ADR 26004: Implementation of Agentic RAG for Autonomous Research

Title¶

Standardizing Autonomous Knowledge Retrieval via an Agentic RAG “Pre-Flight” Workflow for aider.

Status¶

Prposed

Date¶

2026-01-13

Context¶

Our repository is a massive knowledge base (KB) exceeding 1 million tokens, containing critical workflows and software stack instructions. Converting it to the ctandard RAG (Retrieval-Augmented Generation) in aider or Open WebUI faces several industrial-grade constraints:

Context Overload: A million tokens exceed the functional context window of most models (especially, local models, e.g., qwen2.5-coder), causing noise and hallucination.
Human Error: Manually identifying and adding relevant documentation files to aider sessions is unreliable and inconsistent.
Workflow Silos: Project-specific code and global organizational standards (workflow/stack) are disconnected, leading to architectural drift.
Local Stack Constraints: The solution must remain within the local perimeter (Fedora/Debian) and avoid heavy VRAM/orchestration overhead.

Decision¶

We will implement an Agentic RAG “Pre-Flight” Wrapper (the aidx pattern). This transforms the current passive retrieval into an active, autonomous research loop.

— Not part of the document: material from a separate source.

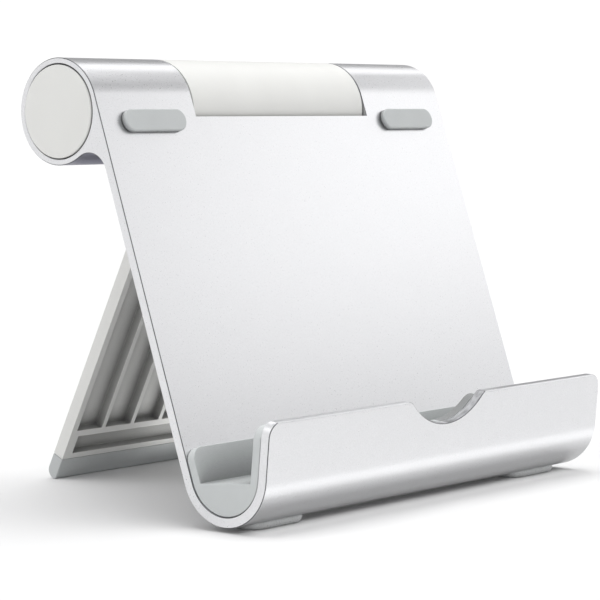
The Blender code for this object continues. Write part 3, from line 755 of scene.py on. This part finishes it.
def make_ribbed_leg(plastic):
    """Hinge barrel and plate in one section, with pockets between the ribs of its front."""
    back = LEG_FRONT - LEG_THICKNESS
    fillet_out = back - LEG_FILLET
    fillet_down = math.sqrt((BARREL_RADIUS + LEG_FILLET) ** 2 - fillet_out ** 2)
    fillet_centre = leg_point(fillet_out, fillet_down)
    front_leave = leg_point(LEG_FRONT, math.sqrt(BARREL_RADIUS ** 2 - LEG_FRONT ** 2))

    outline = [leg_point(LEG_FRONT, LEG_REACH), leg_point(back, LEG_REACH)]
    start = heading(LEG_OUT)
    sweep = clockwise(start, heading(-fillet_centre))
    outline += arc(fillet_centre, LEG_FILLET, start, sweep, 14)
    start = heading(fillet_centre)
    sweep = counter(start, heading(front_leave))
    outline += arc((0.0, 0.0), BARREL_RADIUS, start, sweep, BARREL_STEPS)[1:]
    leg = prism("ribbed_leg", outline, -LEG_HALF, LEG_HALF, section_plane())

    tools = [prism("leg_bore", open_ring(LEG_BORE, 100), -LEG_HALF - MM, LEG_HALF + MM,
                   section_plane())]
    edges = [-LEG_HALF + RIM]
    for i in range(RIB_COUNT):
        centre = (i - (RIB_COUNT - 1) / 2) * RIB_PITCH
        edges += [centre - RIB_WIDTH / 2, centre + RIB_WIDTH / 2]
    edges.append(LEG_HALF - RIM)
    pockets = [(across, (POCKET_TOP, BAR_TOP)) for across in zip(edges[::2], edges[1::2])]
    trough = (-LEG_HALF + TROUGH_RIM, LEG_HALF - TROUGH_RIM)
    pockets.append((trough, (TROUGH_TOP, TROUGH_BOTTOM)))
    depth = (LEG_FRONT - POCKET_DEPTH, LEG_FRONT + MM)
    for number, (across, down) in enumerate(pockets):
        tools.append(leg_box("pocket_%d" % number, depth, down, across))
    carve(leg, tools)
    work_edges(leg, LEG_EDGE, [plastic])
    return place(leg, "rear_leg", ["leg"])


def make_foot_strip(elastomer):
    """Soft strip along the leg's lower edge, with a sharper front and a rounder back."""
    back = LEG_FRONT - LEG_THICKNESS
    front_centre = leg_point(LEG_FRONT - STRIP_FRONT_ROUND, STRIP_END - STRIP_FRONT_ROUND)
    back_centre = leg_point(back + STRIP_BACK_ROUND, STRIP_END - STRIP_BACK_ROUND)
    out = heading(LEG_OUT)
    down = heading(LEG_DOWN)
    top = LEG_REACH + STRIP_SEAM
    outline = [leg_point(back, top), leg_point(LEG_FRONT, top)]
    outline += arc(front_centre, STRIP_FRONT_ROUND, out, counter(out, down), 10)
    outline += arc(back_centre, STRIP_BACK_ROUND, down, counter(down, heading(-LEG_OUT)), 20)
    strip = prism("foot_strip", outline, -LEG_HALF, LEG_HALF, section_plane())
    work_edges(strip, STRIP_EDGE, [elastomer], segments=3)
    return place(strip, "rear_leg", ["leg_foot"])


def finish_hinge_hardware():
    """The pieces inside the barrel keep their CAD shapes; those not named here are turned steel."""
    zinc = hinge_metal("zinc_casting", (0.50, 0.51, 0.53), 0.45, grain=0.4, depth=0.02)
    steel = hinge_metal("turned_steel", (0.60, 0.61, 0.62), 0.30, grain=0.2,
                        stretch=(6.0, 1.0, 1.0))
    spring = hinge_metal("spring_steel", (0.33, 0.34, 0.37), 0.32, grain=0.2,
                         stretch=(1.0, 1.0, 5.0))
    bronze = hinge_metal("sintered_bronze", (0.55, 0.37, 0.19), 0.42, grain=0.3, depth=0.015)
    nylon = hinge_metal("moulded_nylon", (0.035, 0.035, 0.038), 0.5, grain=0.3, metallic=0.0)
    finishes = {"hub": zinc, "core_sleeve": nylon, "friction_disc": bronze, "disc_spring": spring}
    for name in sorted(frame["record"]["physics"]["no_collision_nodes"]):
        finish = next((found for start, found in finishes.items() if name.startswith(start)), steel)
        node = NODES[name]
        node.data.materials.clear()
        node.data.materials.append(finish)


# ---- studio ----------------------------------------------------------------------------------
FLOOR_HALF = 12.0                   # half the floor's side, in metres
STRIP_HEIGHT = 0.0015               # the front strip lies this far above the floor
BOUNCE_HEIGHT = 0.0016              # and the two lights below the stand this far

CAMERA_YAW = 0.876                  # radians, from +Y towards +X
CAMERA_PITCH = 0.0769               # radians below the horizontal
CAMERA_ROLL = -0.0018
CAMERA_OFFSET = Vector((-0.464323, -0.405198, 0.00003))     # from the middle of the hinge axis
CAMERA_LENS = 147.184
CAMERA_SENSOR = 36.0


def make_floor():
    work = bmesh.new()
    bmesh.ops.create_grid(work, x_segments=8, y_segments=8, size=FLOOR_HALF)
    floor = add_object("studio_floor", mesh_from(work, "studio_floor"))
    floor.data.materials.append(floor_white())


def far_softbox(name, azimuth, elevation, spread, strength):
    """A round soft light at a great distance; azimuth 0 is the right, 90 the back."""
    lamp = bpy.data.lights.new(name, "SUN")
    lamp.angle = math.radians(spread)
    lamp.energy = strength
    a = math.radians(azimuth)
    e = math.radians(elevation)
    towards = Vector((math.cos(a) * math.cos(e), math.sin(a) * math.cos(e), math.sin(e)))
    obj = bpy.data.objects.new(name, lamp)
    obj.rotation_euler = towards.to_track_quat("Z", "Y").to_euler()
    bpy.context.scene.collection.objects.link(obj)


def near_softbox(name, spot, target, size, radiance, glossy=True):
    """A rectangular soft light near the object, hidden from the camera.
    Without glossy it also stays out of reflections."""
    lamp = bpy.data.lights.new(name, "AREA")
    lamp.shape = "RECTANGLE"
    lamp.size, lamp.size_y = size
    lamp.energy = radiance * math.pi * size[0] * size[1]
    obj = bpy.data.objects.new(name, lamp)
    obj.location = spot
    obj.rotation_euler = (Vector(spot) - Vector(target)).to_track_quat("Z", "Y").to_euler()
    obj.visible_camera = False
    obj.visible_glossy = glossy
    bpy.context.scene.collection.objects.link(obj)


def make_lights():
    far_softbox("overhead", azimuth=-40.0, elevation=78.2, spread=60.0, strength=2.33)
    far_softbox("right_front", azimuth=-5.4, elevation=8.0, spread=59.0, strength=0.68)
    far_softbox("right_high", azimuth=20.0, elevation=37.0, spread=16.0, strength=0.092)
    far_softbox("left_back", azimuth=143.0, elevation=28.0, spread=64.0, strength=0.62)
    far_softbox("left_top", azimuth=165.0, elevation=60.0, spread=60.0, strength=0.55)
    far_softbox("camera_side", azimuth=225.0, elevation=22.0, spread=50.0, strength=0.30)

    middle = Vector((0.0, AXIS.y - 0.02, AXIS.z * 0.75))
    near_softbox("front_softbox", (0.89, -0.668, 0.547), middle, size=(0.50, 0.35), radiance=0.91)

    # Low lights: a strip shining up in front of the tray, one down onto the floor below the
    # tray, and one up into the hollow behind the panel.
    up = Vector((0.0, 0.0, 1.0))
    strip = Vector((0.04, CAD_BOX[0][1] - 0.008, STRIP_HEIGHT))
    near_softbox("low_strip", strip, strip + up, size=(0.29, 0.010), radiance=0.38)
    bounce = Vector((0.0, TRAY_Y - 0.003, BOUNCE_HEIGHT))
    near_softbox("tray_bounce", bounce, bounce - up, size=(0.126, 0.012), radiance=0.45)
    tent = Vector((0.03, 0.033, BOUNCE_HEIGHT))
    near_softbox("tent_fill", tent, tent + up, size=(0.06, 0.012), radiance=3.0, glossy=False)


def make_world():
    """A dim even surround that lights the object, and plain white behind it for the camera."""
    world = bpy.data.worlds.new("studio")
    world.use_nodes = True
    tree = world.node_tree
    tree.nodes.clear()
    output = tree.nodes.new("ShaderNodeOutputWorld")
    mix = tree.nodes.new("ShaderNodeMixShader")
    path = tree.nodes.new("ShaderNodeLightPath")
    surround = tree.nodes.new("ShaderNodeBackground")
    white = tree.nodes.new("ShaderNodeBackground")
    surround.inputs["Color"].default_value = (0.33, 0.33, 0.335, 1.0)
    white.inputs["Color"].default_value = (1.0, 1.0, 1.0, 1.0)
    white.inputs["Strength"].default_value = 1.05
    tree.links.new(path.outputs["Is Camera Ray"], mix.inputs["Fac"])
    tree.links.new(surround.outputs["Background"], mix.inputs[1])
    tree.links.new(white.outputs["Background"], mix.inputs[2])
    tree.links.new(mix.outputs["Shader"], output.inputs["Surface"])
    bpy.context.scene.world = world


def make_camera():
    level_reach = math.cos(CAMERA_PITCH)
    forward = Vector((math.sin(CAMERA_YAW) * level_reach, math.cos(CAMERA_YAW) * level_reach,
                      -math.sin(CAMERA_PITCH)))
    level = Vector((math.cos(CAMERA_YAW), -math.sin(CAMERA_YAW), 0.0))
    upright = level.cross(forward)
    right = level * math.cos(CAMERA_ROLL) + upright * math.sin(CAMERA_ROLL)
    up = upright * math.cos(CAMERA_ROLL) - level * math.sin(CAMERA_ROLL)
    spot = AXIS + CAMERA_OFFSET
    lens = bpy.data.cameras.new("camera")
    lens.sensor_width = CAMERA_SENSOR
    lens.lens = CAMERA_LENS
    lens.clip_start = 0.01
    lens.clip_end = 100.0
    camera = bpy.data.objects.new("camera", lens)
    camera.matrix_world = Matrix(((right.x, up.x, -forward.x, spot.x),
                                  (right.y, up.y, -forward.y, spot.y),
                                  (right.z, up.z, -forward.z, spot.z),
                                  (0.0, 0.0, 0.0, 1.0)))
    bpy.context.scene.collection.objects.link(camera)
    bpy.context.scene.camera = camera
    bpy.context.scene.view_settings.view_transform = "Standard"


def main():
    aluminium = anodised_aluminium()
    chamfer = cut_aluminium_painted_shade()
    cap_plastic = white_plastic("white_plastic", reach=1.0 * MM, power=1.0, depth=0.15,
                                alone=False)
    leg_plastic = white_plastic("white_leg_plastic", reach=5.0 * MM, power=2.5, depth=0.22,
                                alone=True)
    elastomer = grey_elastomer("grey_elastomer", (0.490, 0.508, 0.508), reach=1.4 * MM, power=1.6)
    liner_elastomer = grey_elastomer("grey_liner_elastomer", (0.530, 0.550, 0.550),
                                     reach=12.0 * MM, power=3.2, alone=True)
    # Painted shade: the liner's cut notch face is the liner's elastomer painted darker.
    notch_elastomer_painted_shade = grey_elastomer("cut_liner_elastomer_painted_shade", (0.235, 0.240, 0.240),
                                     reach=1.4 * MM, power=1.0, alone=True)
    strip_elastomer = grey_elastomer("grey_strip_elastomer", (0.510, 0.528, 0.528),
                                     reach=1.4 * MM, power=1.0, alone=True)
    rubber = translucent_rubber()
    make_extrusion(aluminium, chamfer, milled_aluminium_painted_shade())
    make_liner(liner_elastomer, notch_elastomer_painted_shade)
    make_pads(elastomer)
    make_feet(rubber)
    make_end_caps(cap_plastic)
    make_ribbed_leg(leg_plastic)
    make_foot_strip(strip_elastomer)
    finish_hinge_hardware()
    make_floor()
    make_lights()
    make_world()
    make_camera()


main()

Architecture: A two-stage “Research-Apply” pipeline.
The Researcher (Stage 1): Before launching aider, a lightweight agent (e.g., ministral) queries a dedicated local vector database (Qdrant or PostgreSQL with pgvector).
The Code Agent (Stage 2): aider is launched automatically with the retrieved snippets or file paths injected into its initial context via the --message-file or --read parameters.
Namespace Partitioning: The RAG will use separate namespaces (collections) for “Global_Workflows” and “Project_Specific” data to ensure high-precision retrieval.

Consequences¶

Positive¶

Zero-Manual-Setup: The agent automatically consults the global KB without human intervention, ensuring the developer never “forgets” a standard.
Token Efficiency: Only high-relevance chunks are sent to the context window, preserving the 32B model’s “attention” for actual code logic.
Scalability: This pattern comfortably handles millions of tokens by offloading the heavy lifting to specialized vector database indices.

Negative¶

Execution Latency: Adds 2–5 seconds of startup time per session to conduct the research phase.
Orchestration Debt: Requires maintaining a Python-based wrapper and a running vector service (Qdrant/PostgreSQL). Mitigation: Adhere to ADR 26001 (OOP Python standards) to ensure the wrapper is tested and maintainable.

Alternatives¶

Passive RAG (Open WebUI): Rejected. Lacks CLI automation and cannot be easily triggered by aider during code tasks.
Manual File Addition: Rejected. High risk of human error and “Knowledge Debt” where developers miss critical workflow updates.
Context Window Stuffing: Rejected. Local models suffer from “Lost in the Middle” phenomena when processing 1M+ tokens simultaneously.

References¶

ADR 26001: Use of Python and OOP for Git Hook Scripts
ISO 29148: Systems and Software Engineering — Life Cycle Processes
SWEBOK Guide V4.0 - Software Engineering Body of Knowledge
Agentic Retrieval-Augmented Generation: A Survey

Participants¶

Vadim Rudakov
Senior AI Architect (Consultant)